Yves Perrier, who over the last decade built Amundi into Europe’s largest fund manager, will step down as CEO in May, the firm announced Wednesday.
The firm revealed the news at the same time it unveiled its fourth quarter and 2020 financial results on Wednesday morning. The Paris-based asset manager said Perrier would continue to serve as CEO until the after firm’s annual general meeting on May 10, when he will become the chairman of Amundi’s board of directors.
Valérie Baudson, a member of the firm’s general management committee and chief executive of Amundi subsidiary CPR AM, will succeed Perrier as CEO, Amundi said.
“Amundi has a clear strategy that has been unchanged since the company was founded: remaining an efficient organization with talented and tight-knit management,” Perrier said in a statement. “I am pleased that Valérie Baudson has been chosen by the board, because I have complete confidence in her ability to continue and amplify Amundi’s development trajectory.”
Baudson is a long-time employee of Amundi and its parent company Crédit Agricole Group, having started at the bank’s European brokerage subsidiary Crédit Agricole Cheuvreux in 1999. She worked at Cheuvereux for nine years, including as the firm’s European head of marketing, before joining the asset management unit that would become Amundi in 2008, according to her LinkedIn profile.
At Amundi, Baudson created and developed the firm’s exchange-traded fund, indexing, and smart beta business, which she continues to supervise today, according to her bio on the firm’s website. Amundi’s passive, ETF, and smart beta assets totaled €158 billion ($191.6 billion) at the end of 2020, after annual net inflows of €21.6 billion, according to the announcement.

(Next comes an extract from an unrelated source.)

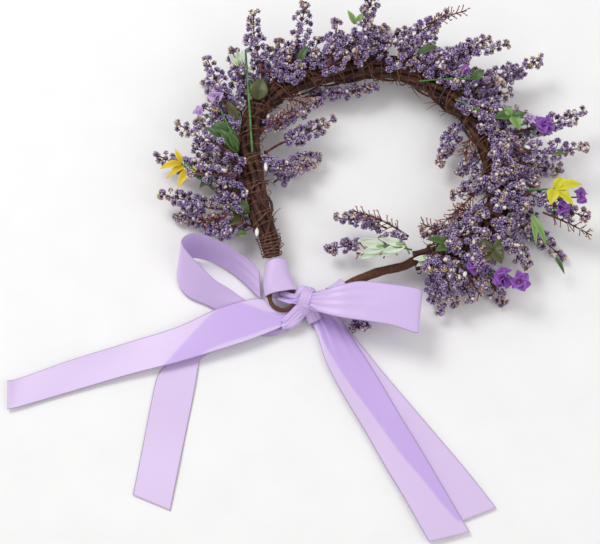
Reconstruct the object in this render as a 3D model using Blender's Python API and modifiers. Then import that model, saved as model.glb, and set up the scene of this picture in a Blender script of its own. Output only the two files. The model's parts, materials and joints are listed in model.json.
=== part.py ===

In 2013, Baudson was appointed to Amundi’s executive committee. She joined the firm’s general management committee in 2016, the same year she was named CEO of active manager CPR AM.
Baudson also heads up Amundi’s third-party distribution and private banking clients division, and supervises the asset manager’s subsidiaries in Germany and Spain.
As the incoming CEO, Baudson will oversee one of the world’s largest fund managers, with €1.73 trillion in assets under management as of December 31. She will be only the second CEO since the creation of Amundi through the merger of Crédit Agricole’s and Société Générale’s asset management units in 2009.
According to annual results announced on Wednesday, Amundi’s net revenues fell 4.1 percent in 2020, as the market downturn hurt management fees and financial income. Amundi also recorded outflows of €4 billion in the first half of 2020, but these were more than offset by €49 billion in net inflows in the second half of the year.
“In 2020, Amundi once again demonstrated the strength of its business model through its economic and financial performance,” Perrier said.